= Wyldewood Surf Club =

The Wyldewood Surf Club is a lake surfing club founded in 1965 in Port Colborne, Ontario, on the northeastern shore of Lake Erie by U.S. and Canadian surfers. It is recognized as the oldest surf club on the Great Lakes.

Known for their surf events and contests, the members of the Wyldewood Surf Club today are active in promoting awareness for beach cleanups, surf etiquette, and upholding "The Stoke for Surfing".

== Original members ==

You can't surf a lake

The first 17 Club members were local cottagers and surfers from the Hamilton area that learned to surf with very minimal equipment and boards. While a few of the original club members remain, over the years the club has grown to about 50 members, many of whom still surf Lake Erie as well as the hundreds of other breaks along the Great Lakes. Some members have moved onto bigger coasts but still recognize the Wyldewood Surf Club as a foundation in their surf experience.

- Don Harrison (Buffalo, NY)
- Magilla Schaus (Buffalo, NY)
- Rick Gillie (Hamilton, ON)
- Jack Gillie (Hamilton, ON)
- Derek Richardson (Hamilton, ON)
- Tom Christopher (Kenmore, NY)
- Tom Nelson (Hamilton, ON)
- Keith Jukes (Hamilton, ON)
- Joe Slack (Hamilton, ON)
- Vern Ferster (Hamilton, ON)

The first published photograph of a club member, Magilla Schaus, surfing a lake wave was in Surfing Magazine in 1969; it was also published in The Buffalo News and Hamilton Spectator.

- John O'Hear (Lewiston, NY)
- Darcy O'Hear (Lewiston, NY)

== Events ==
The club's first ever Eastern Surfing Association Surf Contest called the ESA - Gales of November was held on the north shore of Lake Erie on Pleasant Beach on November 7, 1998. This event was attended by surfers from all over the Great Lakes region.

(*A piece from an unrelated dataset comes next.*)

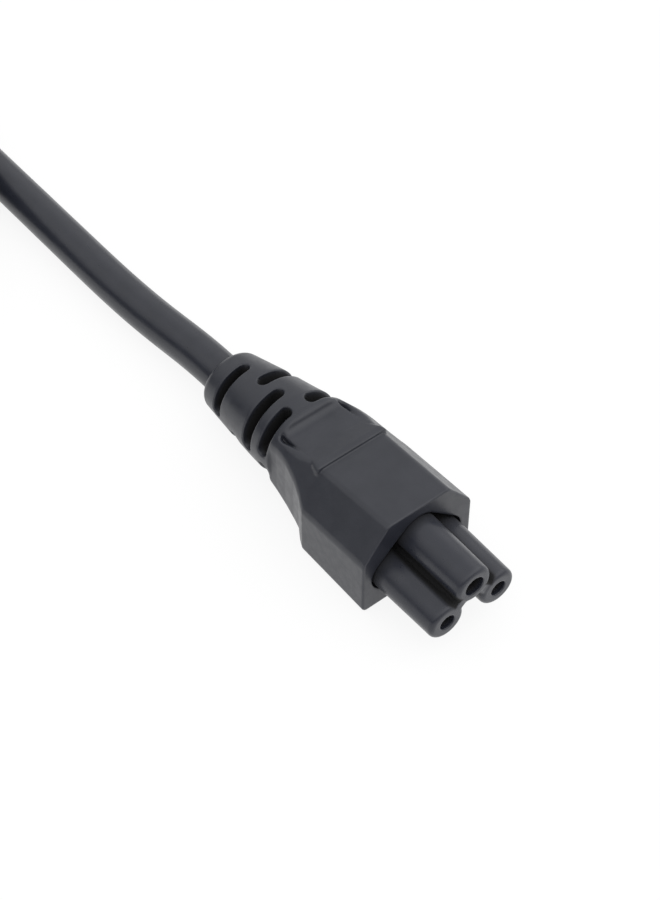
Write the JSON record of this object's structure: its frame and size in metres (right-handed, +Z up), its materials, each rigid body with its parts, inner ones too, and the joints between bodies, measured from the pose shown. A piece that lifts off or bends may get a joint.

Glass Love - held during August, is a celebration of the beauty and aesthetic of the surf board. Collectors, vendors, family and friends gather on a summer day at Pleasant Beach to view all kinds of boards and to celebrate the surf community. Raffles and prizes, and if the surf is good, everyone is happier. Drunk skate tops off the event where competitors battle it out for prizes and glory.

The Gales of November - Memorial surf contest to celebrate the life and passion of Magilla Schaus, previous President and long time surfer. Surfers come together to a Paddle Out and spend the day surfing in very cold temperatures.